Dalam Surat An-Nur ayat 2, Allah berfirman, "Perempuan yang berzina dan laki-laki yang berzina, maka deralah tiap-tiap seorang dari keduanya seratus kali dera." Ini adalah hukuman bagi pelaku zina yang belum menikah.
Namun, dalam kasus pemerkosaan atau tindak kekerasan seksual yang melibatkan pemaksaan atau ikrah, hal ini tidak hanya tentang zina, tetapi melibatkan pemaksaan yang membutuhkan sanksi sendiri. Imam Ibnu Abdil Barr dalam kitab Al-Istidzkar menyatakan, "Hakim dapat memberikan hukuman kepada pelaku pemerkosaan dan menjatuhkan takzir padanya sebagai hukuman atau sanksi yang dapat memberikan efek jera baginya dan orang-orang serupa dengannya."

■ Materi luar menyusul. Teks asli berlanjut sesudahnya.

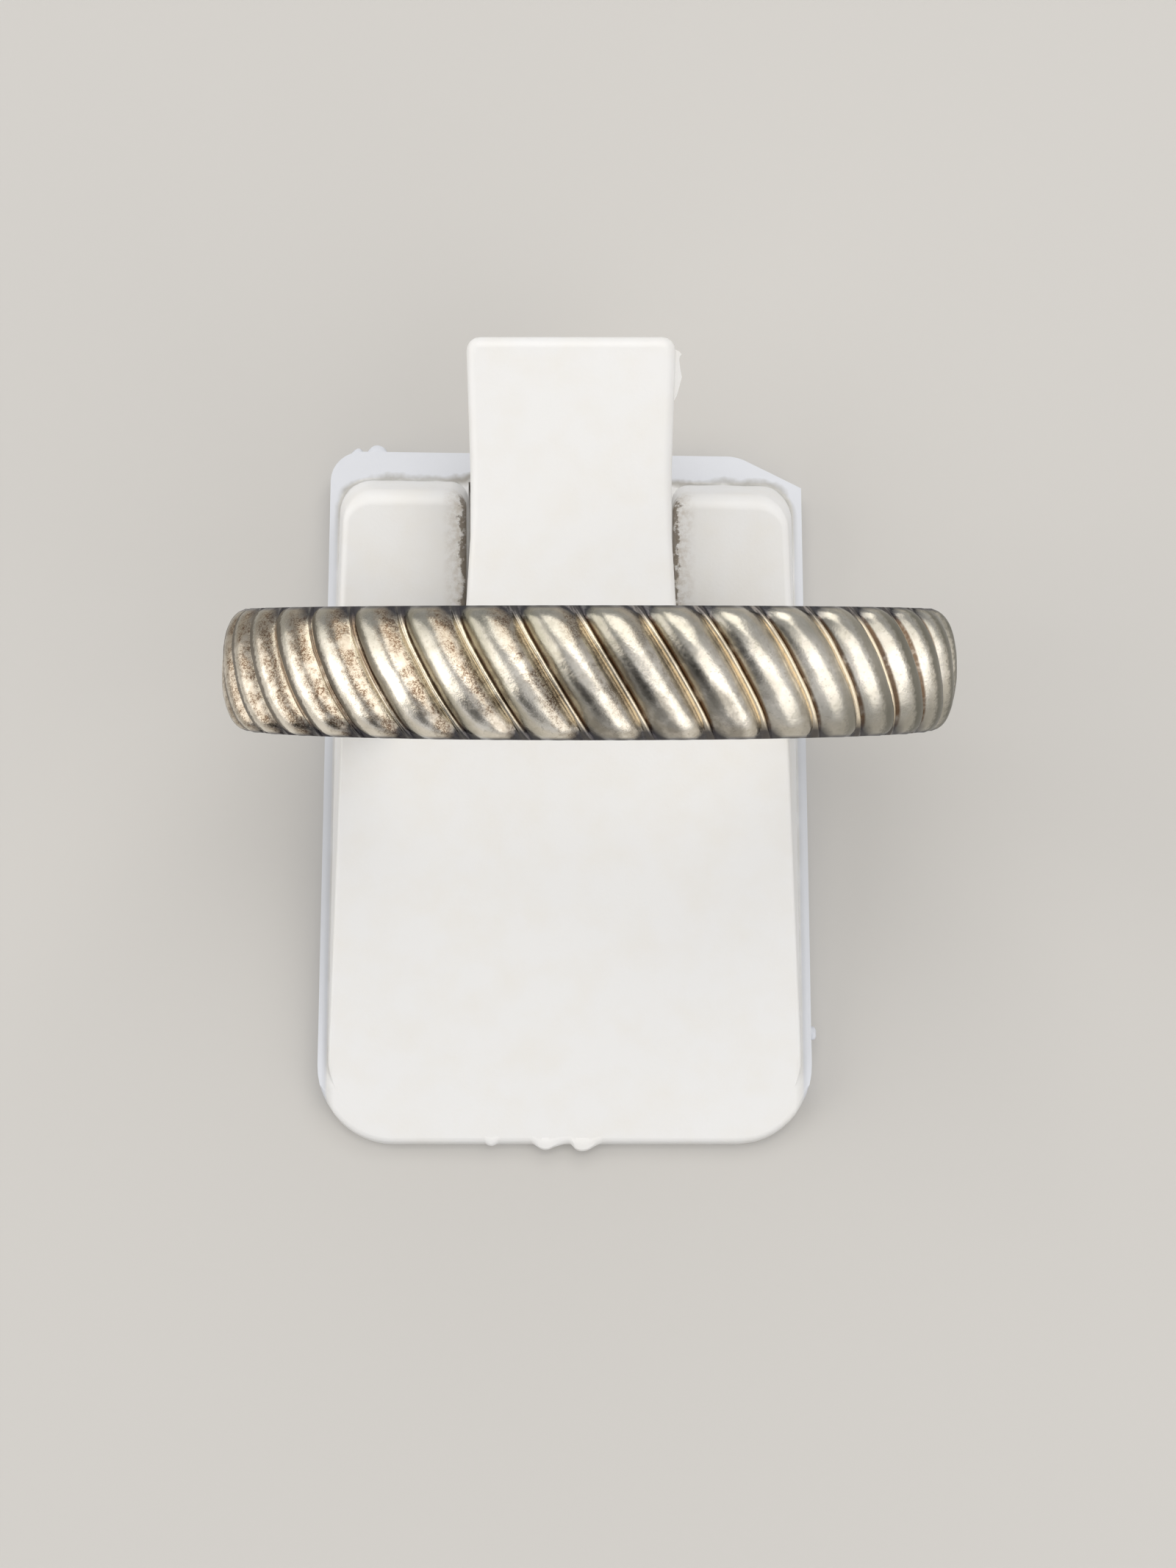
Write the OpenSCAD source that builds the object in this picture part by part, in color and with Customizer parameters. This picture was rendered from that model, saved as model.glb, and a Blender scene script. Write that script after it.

Hukuman takzir ini diberlakukan sebelum penerapan hukuman rajam. Ragam takzir dijelaskan dalam kitab Nizhamul Uqubat, termasuk di antaranya adalah dera dan pengasingan.
Demikianlah, hanya dengan menerapkan Islam secara kafah dalam negara Khilafah, kekerasan seksual terhadap anak dapat dicegah dan diselesaikan sampai ke akar permasalahannya. Wallahualam.